═════ Recorded information ═════
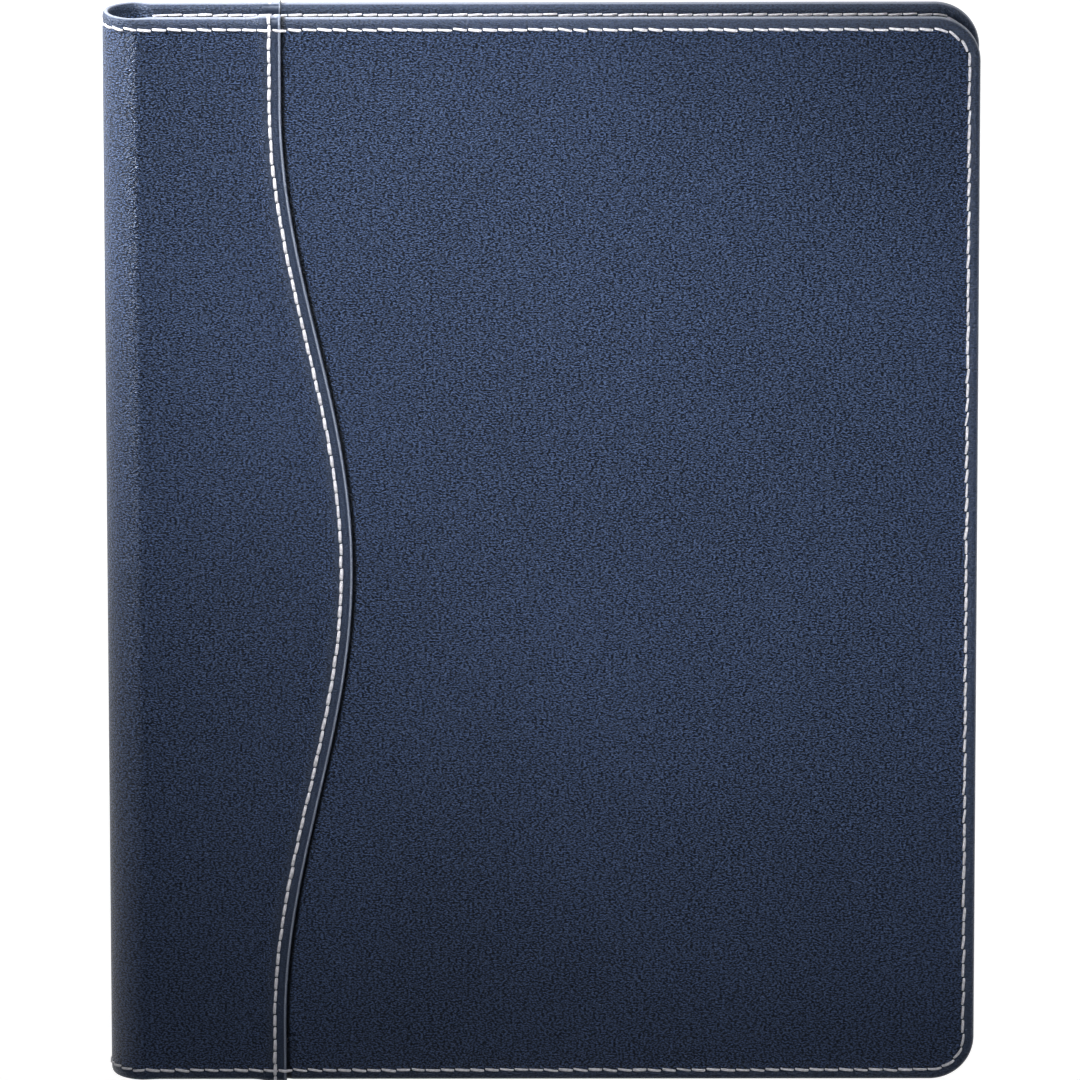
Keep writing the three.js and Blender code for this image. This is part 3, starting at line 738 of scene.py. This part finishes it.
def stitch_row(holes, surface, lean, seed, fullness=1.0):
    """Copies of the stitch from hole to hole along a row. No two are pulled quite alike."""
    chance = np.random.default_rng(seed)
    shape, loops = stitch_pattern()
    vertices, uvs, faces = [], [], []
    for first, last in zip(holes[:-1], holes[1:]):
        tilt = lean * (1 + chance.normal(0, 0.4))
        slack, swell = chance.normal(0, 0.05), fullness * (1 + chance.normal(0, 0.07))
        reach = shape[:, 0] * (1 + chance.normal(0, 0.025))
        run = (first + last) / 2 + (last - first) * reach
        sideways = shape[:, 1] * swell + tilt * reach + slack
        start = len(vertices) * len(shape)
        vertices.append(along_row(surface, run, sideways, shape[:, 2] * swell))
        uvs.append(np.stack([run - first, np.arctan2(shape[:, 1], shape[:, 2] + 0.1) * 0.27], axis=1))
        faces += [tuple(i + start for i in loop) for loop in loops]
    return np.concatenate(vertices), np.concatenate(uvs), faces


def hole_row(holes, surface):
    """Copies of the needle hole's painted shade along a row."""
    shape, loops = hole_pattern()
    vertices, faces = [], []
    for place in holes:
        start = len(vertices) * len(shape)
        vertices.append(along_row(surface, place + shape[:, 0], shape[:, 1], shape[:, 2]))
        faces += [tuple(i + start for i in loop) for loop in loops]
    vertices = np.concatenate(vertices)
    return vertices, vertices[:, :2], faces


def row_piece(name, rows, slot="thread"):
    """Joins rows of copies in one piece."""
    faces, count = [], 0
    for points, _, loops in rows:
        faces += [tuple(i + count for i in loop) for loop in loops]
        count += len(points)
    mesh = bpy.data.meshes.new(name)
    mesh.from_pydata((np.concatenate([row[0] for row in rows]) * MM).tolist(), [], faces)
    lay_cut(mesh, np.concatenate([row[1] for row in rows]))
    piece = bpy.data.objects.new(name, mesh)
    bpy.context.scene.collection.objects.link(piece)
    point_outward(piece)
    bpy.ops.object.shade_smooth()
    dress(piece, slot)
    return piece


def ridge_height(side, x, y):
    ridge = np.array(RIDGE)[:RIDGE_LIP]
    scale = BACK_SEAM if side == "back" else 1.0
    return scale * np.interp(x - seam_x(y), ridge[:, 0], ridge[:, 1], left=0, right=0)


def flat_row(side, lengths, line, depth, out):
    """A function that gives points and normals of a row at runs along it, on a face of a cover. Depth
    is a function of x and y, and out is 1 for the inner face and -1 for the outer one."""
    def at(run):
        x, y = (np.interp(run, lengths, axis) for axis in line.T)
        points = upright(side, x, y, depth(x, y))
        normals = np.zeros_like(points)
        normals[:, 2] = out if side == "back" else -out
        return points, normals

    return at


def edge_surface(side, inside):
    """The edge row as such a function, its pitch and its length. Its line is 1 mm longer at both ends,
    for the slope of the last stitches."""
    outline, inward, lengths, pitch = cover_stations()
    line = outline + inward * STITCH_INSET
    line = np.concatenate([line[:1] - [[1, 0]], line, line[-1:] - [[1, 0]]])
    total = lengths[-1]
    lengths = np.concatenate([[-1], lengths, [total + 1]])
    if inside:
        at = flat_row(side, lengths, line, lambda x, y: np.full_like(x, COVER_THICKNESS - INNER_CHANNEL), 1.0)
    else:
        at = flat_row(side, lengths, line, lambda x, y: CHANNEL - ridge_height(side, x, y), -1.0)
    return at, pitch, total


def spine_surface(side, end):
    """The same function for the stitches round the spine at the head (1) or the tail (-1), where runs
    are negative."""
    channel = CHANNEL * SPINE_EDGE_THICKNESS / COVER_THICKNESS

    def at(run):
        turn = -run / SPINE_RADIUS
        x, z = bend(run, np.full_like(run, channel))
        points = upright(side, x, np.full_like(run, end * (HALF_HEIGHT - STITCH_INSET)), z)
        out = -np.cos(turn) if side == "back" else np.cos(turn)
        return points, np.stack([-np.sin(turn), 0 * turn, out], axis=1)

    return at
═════
> Goal of the exercise
Please reproduce the entire listing, exactly as shown.

> Solution below
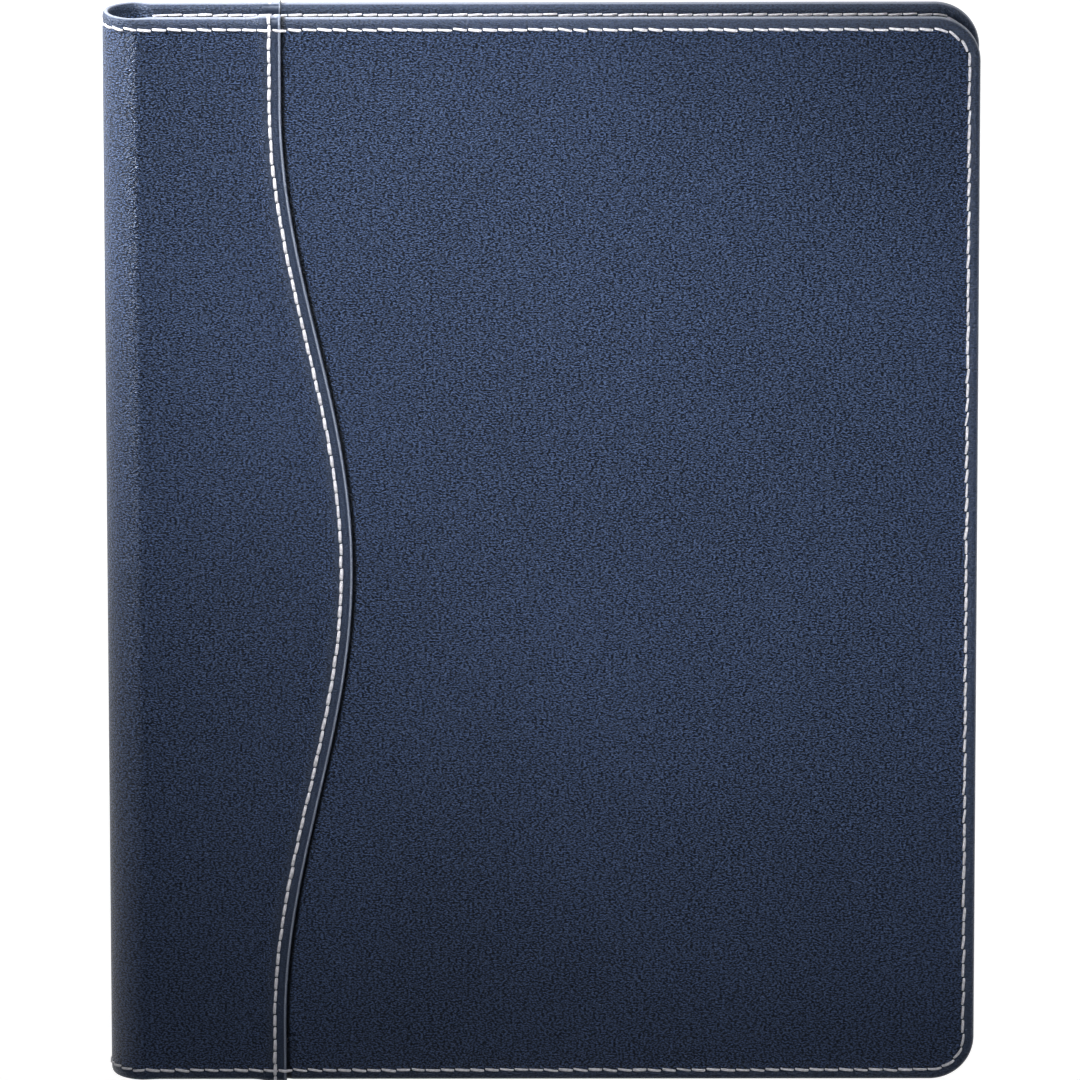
Keep writing the three.js and Blender code for this image. This is part 3, starting at line 738 of scene.py. This part finishes it.
def stitch_row(holes, surface, lean, seed, fullness=1.0):
    """Copies of the stitch from hole to hole along a row. No two are pulled quite alike."""
    chance = np.random.default_rng(seed)
    shape, loops = stitch_pattern()
    vertices, uvs, faces = [], [], []
    for first, last in zip(holes[:-1], holes[1:]):
        tilt = lean * (1 + chance.normal(0, 0.4))
        slack, swell = chance.normal(0, 0.05), fullness * (1 + chance.normal(0, 0.07))
        reach = shape[:, 0] * (1 + chance.normal(0, 0.025))
        run = (first + last) / 2 + (last - first) * reach
        sideways = shape[:, 1] * swell + tilt * reach + slack
        start = len(vertices) * len(shape)
        vertices.append(along_row(surface, run, sideways, shape[:, 2] * swell))
        uvs.append(np.stack([run - first, np.arctan2(shape[:, 1], shape[:, 2] + 0.1) * 0.27], axis=1))
        faces += [tuple(i + start for i in loop) for loop in loops]
    return np.concatenate(vertices), np.concatenate(uvs), faces


def hole_row(holes, surface):
    """Copies of the needle hole's painted shade along a row."""
    shape, loops = hole_pattern()
    vertices, faces = [], []
    for place in holes:
        start = len(vertices) * len(shape)
        vertices.append(along_row(surface, place + shape[:, 0], shape[:, 1], shape[:, 2]))
        faces += [tuple(i + start for i in loop) for loop in loops]
    vertices = np.concatenate(vertices)
    return vertices, vertices[:, :2], faces


def row_piece(name, rows, slot="thread"):
    """Joins rows of copies in one piece."""
    faces, count = [], 0
    for points, _, loops in rows:
        faces += [tuple(i + count for i in loop) for loop in loops]
        count += len(points)
    mesh = bpy.data.meshes.new(name)
    mesh.from_pydata((np.concatenate([row[0] for row in rows]) * MM).tolist(), [], faces)
    lay_cut(mesh, np.concatenate([row[1] for row in rows]))
    piece = bpy.data.objects.new(name, mesh)
    bpy.context.scene.collection.objects.link(piece)
    point_outward(piece)
    bpy.ops.object.shade_smooth()
    dress(piece, slot)
    return piece


def ridge_height(side, x, y):
    ridge = np.array(RIDGE)[:RIDGE_LIP]
    scale = BACK_SEAM if side == "back" else 1.0
    return scale * np.interp(x - seam_x(y), ridge[:, 0], ridge[:, 1], left=0, right=0)


def flat_row(side, lengths, line, depth, out):
    """A function that gives points and normals of a row at runs along it, on a face of a cover. Depth
    is a function of x and y, and out is 1 for the inner face and -1 for the outer one."""
    def at(run):
        x, y = (np.interp(run, lengths, axis) for axis in line.T)
        points = upright(side, x, y, depth(x, y))
        normals = np.zeros_like(points)
        normals[:, 2] = out if side == "back" else -out
        return points, normals

    return at


def edge_surface(side, inside):
    """The edge row as such a function, its pitch and its length. Its line is 1 mm longer at both ends,
    for the slope of the last stitches."""
    outline, inward, lengths, pitch = cover_stations()
    line = outline + inward * STITCH_INSET
    line = np.concatenate([line[:1] - [[1, 0]], line, line[-1:] - [[1, 0]]])
    total = lengths[-1]
    lengths = np.concatenate([[-1], lengths, [total + 1]])
    if inside:
        at = flat_row(side, lengths, line, lambda x, y: np.full_like(x, COVER_THICKNESS - INNER_CHANNEL), 1.0)
    else:
        at = flat_row(side, lengths, line, lambda x, y: CHANNEL - ridge_height(side, x, y), -1.0)
    return at, pitch, total


def spine_surface(side, end):
    """The same function for the stitches round the spine at the head (1) or the tail (-1), where runs
    are negative."""
    channel = CHANNEL * SPINE_EDGE_THICKNESS / COVER_THICKNESS

    def at(run):
        turn = -run / SPINE_RADIUS
        x, z = bend(run, np.full_like(run, channel))
        points = upright(side, x, np.full_like(run, end * (HALF_HEIGHT - STITCH_INSET)), z)
        out = -np.cos(turn) if side == "back" else np.cos(turn)
        return points, np.stack([-np.sin(turn), 0 * turn, out], axis=1)

    return at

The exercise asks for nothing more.